Column Chronicles
 
Speaking youthfully
 
 
Frank Cotolo
September 5, 2013
 
I might have a couple of decades on me but I can sure communicate with the younger generation. Some of my best friends were born this century. This knack keeps me right on target with the times.
 
For instance (read carefully, many of the words to follow look as if they are not spelled correctly), when I get the hungs, I'm like shocked that some friend girls don't have pizza regret.
 
You can get a double rainbow at times if you got good gifts to mankind but if you are dankrupt then you'll attract naggers and you don't wanna start playing email tennis in that condition.
 
Some dudes say they'll feel better when the economy picks so for now they wake and bake and everything is work paralysis.
 
Of course if you get the hungs and you slam nom, like if you perform Pringlelingus, don't expect anyone to clean your Jesus shoes if you puke.
 
One of my younger cohorts disagreed with the use of the word "puke". He liked to say "hurled".
 
There are some phrases that define old conditions with a new twist.
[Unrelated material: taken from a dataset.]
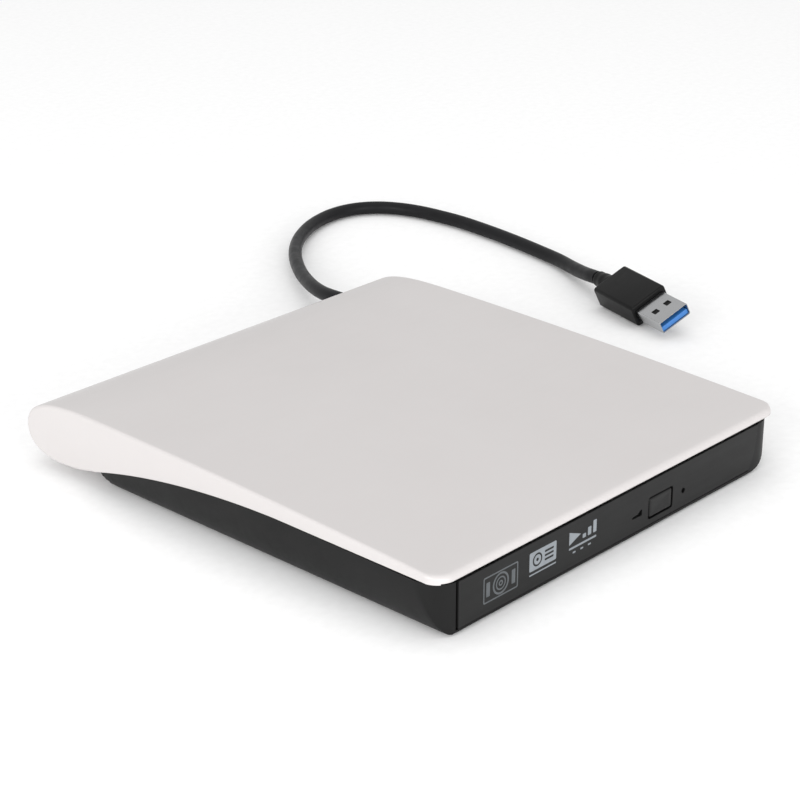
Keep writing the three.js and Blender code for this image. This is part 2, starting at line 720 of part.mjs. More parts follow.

For instance, I have always hated bananas that are browning. I found out that such a dislike makes me a banana racist. It's a phrase that has come of age. I could not imagine my grandmother, born at the turn of the 20th century, calling my grandfather, who was even older, a banana racist. Strangely enough, there is not a phrase for pears gone bad or moldy bread - yet.
 
Young folks take tradition and color it with comic twinges. For instance, Mardi Gras translates from French to English as Fat Tuesday. Youth adds that Fat Tuesday comes just after Chubby Monday, which comes after Tubby Sunday. This allows them to slam nom before Lent.
 
But I got a snecret. My shawty doesn't play email tennis, she doesn't slam nom, she's a leslie, a waffle crapper and when she pops a squat every Wong within earshot puts that image in their spank bank. She loves my swagger.
 
The other day I was in a subway car and I saw a few of my young friends. I said, "Hey, it sure is nuts to butts in here," and they laughed. But a lot of the older people in the car didn't understand that I meant it was crowded. None of the over-forty crowd understands the new language. Some of them don't even have a Facebook page, so they never feel poster's remorse. I would bet you a hundred percent of them sometimes burp with a little vomit in it but don't realized it was a verp.
 
It amazes me how some people won't learn to communicate with the younger generation. I think about how useful it could be if they worked at it. I get prexhausted by what it would take to convince them it is worth it.